Source excerpt:

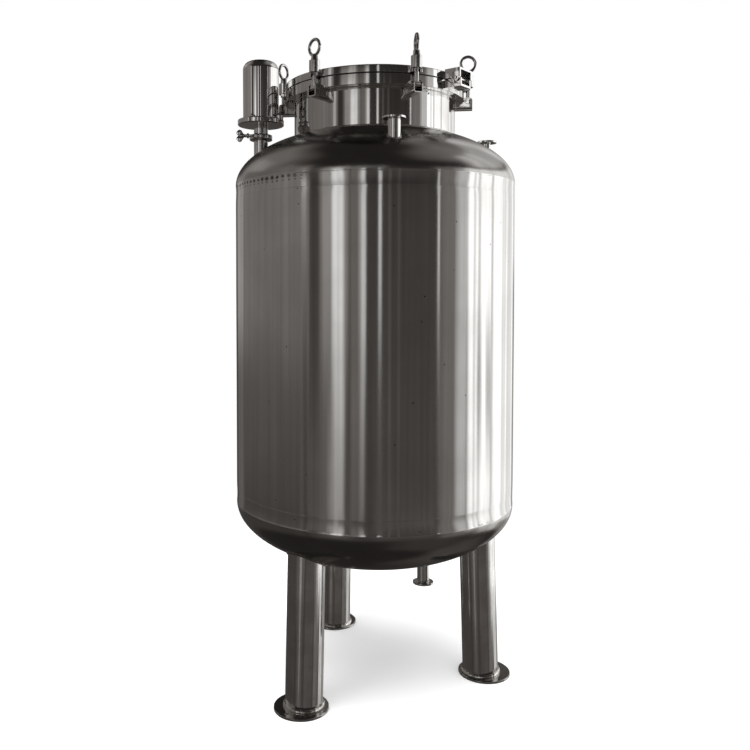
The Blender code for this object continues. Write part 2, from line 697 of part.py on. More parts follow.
def build_clamp(shop):
    """Make the clamp ring over the two ferrules, with its bolt and wing nut."""
    joint = BREATHER_JOINT_Z
    lip = BREATHER_PIPE + CLAMP_LIP
    seat = BREATHER_FERRULE + GAP
    outside = BREATHER_FERRULE + CLAMP_DEPTH
    half = FERRULE_THICKNESS + 2 * GAP
    edge = half + CLAMP_LIP
    ring = turned([(outside, joint + edge), (outside, joint - edge), (lip, joint - edge), (lip, joint - half),
                   (seat, joint - half), (seat, joint + half), (lip, joint + half), (lip, joint + edge)],
                  TUBE_STEPS)
    shop.piece(at_breather(ring), "breather_clamp", "polished_steel")
    bolt_y = -(outside + CLAMP_BOLT_STANDS_OFF)
    overlap = CLAMP_BOLT_RADIUS
    ear_depth = (bolt_y - CLAMP_EAR_DEPTH, -outside + overlap)
    ear_height = (joint - CLAMP_EAR_HALF_HEIGHT, joint + CLAMP_EAR_HALF_HEIGHT)
    knuckle_depth = (outside - overlap, outside + CLAMP_KNUCKLE_REACH)
    knuckle_width = (-CLAMP_EAR_HALF_HEIGHT, CLAMP_EAR_HALF_HEIGHT)
    operands = [
        (block(CLAMP_EARS[0], ear_depth, ear_height), "ear_left"),
        (block(CLAMP_EARS[1], ear_depth, ear_height), "ear_right"),
        (along_x(CLAMP_BOLT_RADIUS, CLAMP_BOLT_SPAN, bolt_y, joint), "clamp_bolt"),
        (along_x(WING_HUB_RADIUS, WING_HUB_SPAN, bolt_y, joint), "wing_nut_hub"),
        (block(knuckle_depth, knuckle_width, ear_height), "clamp_knuckle"),
    ]
    length, thickness, height = WING_SIZE
    for name, lean in (("wing_upper", WING_LEAN), ("wing_lower", -WING_LEAN)):
        wing = block((-length / 2, length / 2), (-thickness / 2, thickness / 2), (0.0, height))
        tilt = Matrix.Rotation(math.radians(lean - 90.0), 4, "Y")
        wing.data.transform(Matrix.Translation((WING_ROOT, bolt_y, joint)) @ tilt)
        operands.append((wing, name))
    for tool, name in operands:
        boolean(ring, shop.tool(at_breather(tool), name), "UNION")


def build_breather_head(shop):
    """Make the breather's base disc with its two screws and its knob, and its domed cover."""
    bottom = BREATHER_DISC_Z
    top = bottom + BREATHER_DISC_THICKNESS
    disc = turned(ring_profile(BREATHER_PIPE - TUBE_WALL, BREATHER_DISC_RADIUS, bottom, top), TUBE_STEPS)
    shop.piece(at_breather(disc), "breather_base", "polished_steel")
    circle = (BREATHER_DISC_RADIUS + BREATHER_COVER_RADIUS) / 2
    for number, azimuth in enumerate(BREATHER_SCREWS, 1):
        spot = direction(azimuth) * circle
        screw = post(BREATHER_SCREW_RADIUS, top - SINK, top + BREATHER_SCREW_HEIGHT, centre=(spot.x, spot.y),
                     steps=PIN_STEPS)
        boolean(disc, shop.tool(at_breather(screw), "breather_screw_%d" % number), "UNION")
    spot = direction(BREATHER_KNOB["azimuth"]) * BREATHER_KNOB["circle"]
    knob = post(BREATHER_KNOB["radius"], BREATHER_KNOB["low"], BREATHER_KNOB["high"], centre=(spot.x, spot.y),
                steps=PIN_STEPS)
    boolean(disc, shop.tool(at_breather(knob), "breather_knob"), "UNION")
    radius = BREATHER_COVER_RADIUS
    wall = BREATHER_COVER_WALL
    corner = BREATHER_COVER_CORNER
    crown = BREATHER_COVER_TOP
    centre = (radius - corner, crown - corner - BREATHER_COVER_CROWN)
    outer = [(0.0, crown)] + arc(centre, corner, BREATHER_COVER_CORNER_END, 0.0, 3)
    inner = [(0.0, crown - wall)] + arc(centre, corner - wall, BREATHER_COVER_CORNER_END, 0.0, 3)
    rest = top + GAP
    cover = turned(outer + [(radius, rest), (radius - wall, rest)] + inner[::-1], TUBE_STEPS, closed=False)
    shop.piece(at_breather(cover), "breather_cover", "polished_steel")


def build_legs(shop, bottom_solid):
    """Make the three splayed legs, each cut to the bottom head, on its foot plate."""
    reach = SHELL_RADIUS
    below = -2 * OVERRUN
    floor = block((-reach, reach), (-reach, reach), (2 * below, FOOT_THICKNESS + GAP))
    shop.tool(floor, "leg_base_cut")
    for place_name, azimuth in LEG_AZIMUTHS.items():
        section = ring_profile(LEG_RADIUS - LEG_WALL, LEG_RADIUS, below, LOWER_TANGENT_Z)
        leg = set_at(turned(section, TUBE_STEPS), azimuth, LEG_CIRCLE)
        leg.rotation_euler.y = -math.radians(LEG_SPLAY)
        shop.piece(leg, "leg_" + place_name, "polished_steel")
        boolean(leg, floor, "DIFFERENCE")
        boolean(leg, bottom_solid, "DIFFERENCE")
        plate = set_at(post(FOOT_RADIUS, 0.0, FOOT_THICKNESS), azimuth, FOOT_CIRCLE)
        shop.piece(plate, "foot_plate_" + place_name, "polished_steel")
        hole = post(ANCHOR_HOLE_RADIUS, -OVERRUN, FOOT_THICKNESS + OVERRUN, centre=(ANCHOR_HOLE_OFFSET, 0.0),
                    steps=PIN_STEPS)
        shop.tool(set_at(hole, azimuth, FOOT_CIRCLE), "anchor_hole_" + place_name)
        boolean(plate, hole, "DIFFERENCE")


def build_tank():
    """Build the whole tank."""
    clear_scene()
    shop = Workshop()
    build_vessel(shop)
    build_manway(shop)
    build_swing_bolts(shop)
    build_hinge(shop)
    top_solid, bottom_solid = build_nozzles(shop)
    build_breather(shop, top_solid)
    build_legs(shop, bottom_solid)


build_tank()
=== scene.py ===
"""Looks of an upright stainless steel storage tank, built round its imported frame.

Each class models one sub-assembly with Blender's modelling operators, in metres, +Z up, with
the tank's axis on Z and the floor at height 0. An azimuth is an angle round the tank in
degrees, from the front (-Y) towards the right (+X). A fitting frame stands at an azimuth with
its X pointing outward.
"""

import logging
import math
from contextlib import contextmanager
from dataclasses import dataclass
from enum import Enum
from typing import Callable, ClassVar, Iterator, Sequence

import bpy
from mathutils import Matrix, Vector, noise

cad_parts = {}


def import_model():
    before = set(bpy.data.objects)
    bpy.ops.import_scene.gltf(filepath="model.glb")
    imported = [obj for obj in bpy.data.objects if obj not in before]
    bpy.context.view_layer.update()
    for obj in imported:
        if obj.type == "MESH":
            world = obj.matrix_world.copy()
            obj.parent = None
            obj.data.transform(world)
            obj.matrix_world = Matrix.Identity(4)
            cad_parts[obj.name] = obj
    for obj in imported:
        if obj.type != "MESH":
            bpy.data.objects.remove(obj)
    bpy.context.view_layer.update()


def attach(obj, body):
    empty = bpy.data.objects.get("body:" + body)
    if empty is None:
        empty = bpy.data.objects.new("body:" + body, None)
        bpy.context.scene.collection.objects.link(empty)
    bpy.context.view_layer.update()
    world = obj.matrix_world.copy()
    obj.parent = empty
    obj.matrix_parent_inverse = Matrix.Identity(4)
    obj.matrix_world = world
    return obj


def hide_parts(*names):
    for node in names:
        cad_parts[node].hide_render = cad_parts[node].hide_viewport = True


LOG = logging.getLogger("tank")

GAP = 0.0003
MERGE = 0.00001
OVERRUN = 0.010
RIM_OVERLAP = 0.006
NECK_FOOT = 1.9
DRILL_REACH = 0.4
SHELL_RADIUS = 0.500
LARGE_STEPS = 240
ROUND_STEPS = 96
BEAD_STEPS = 128
BEAD_RIPPLES = 260.0
SMALL_STEPS = 40
CROSSWISE = Matrix(((0, 0, 1, 0), (1, 0, 0, 0), (0, 1, 0, 0), (0, 0, 0, 1)))

Point = tuple[float, float]
Colour = tuple[float, float, float]


def outward(azimuth: float) -> Vector:
    """Return the level unit vector that points outward at an azimuth."""
    angle = math.radians(azimuth)
    return Vector((math.sin(angle), -math.cos(angle), 0.0))


def fitting_frame(azimuth: float, radius: float = 0.0, height: float = 0.0, lean: float = 0.0) -> Matrix:
    """Return the matrix of a fitting frame.

    Args:
        azimuth: Where round the tank the fitting stands, in degrees.
        radius: How far from the tank's axis.
        height: How high above the floor.
        lean: How far its top leans inward, in degrees.

    Returns:
        The frame's matrix, with X outward and Z up.
    """
    place = Matrix.Translation(outward(azimuth) * radius + Vector((0.0, 0.0, height)))
    turn = Matrix.Rotation(math.radians(azimuth - 90.0), 4, "Z")
    return place @ turn @ Matrix.Rotation(math.radians(-lean), 4, "Y")


def rounded(corners: Sequence[tuple[float, ...]], steps: int = 3) -> list[Point]:
    """Return a closed outline whose corners are arcs.

    Args:
        corners: Each corner's x and y, and its radius where it is round.
        steps: How many edges each arc has.

    Returns:
        The outline's points in the corners' order.
    """
    points = []
    for index, (x, y, *radius) in enumerate(corners):
        here = Vector((x, y))
        if not radius:
            points.append((x, y))
            continue
        back = (Vector(corners[index - 1][:2]) - here).normalized()
        ahead = (Vector(corners[(index + 1) % len(corners)][:2]) - here).normalized()
        half = back.angle(ahead) / 2
        reach = radius[0] / math.tan(half)
        centre = here + (back + ahead).normalized() * (radius[0] / math.sin(half))
        for step in range(steps + 1):
            chord = (here + back * reach).lerp(here + ahead * reach, step / steps)
            points.append(tuple(centre + (chord - centre).normalized() * radius[0]))
    return points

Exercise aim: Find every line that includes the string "before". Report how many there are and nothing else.

Answer to the task: 2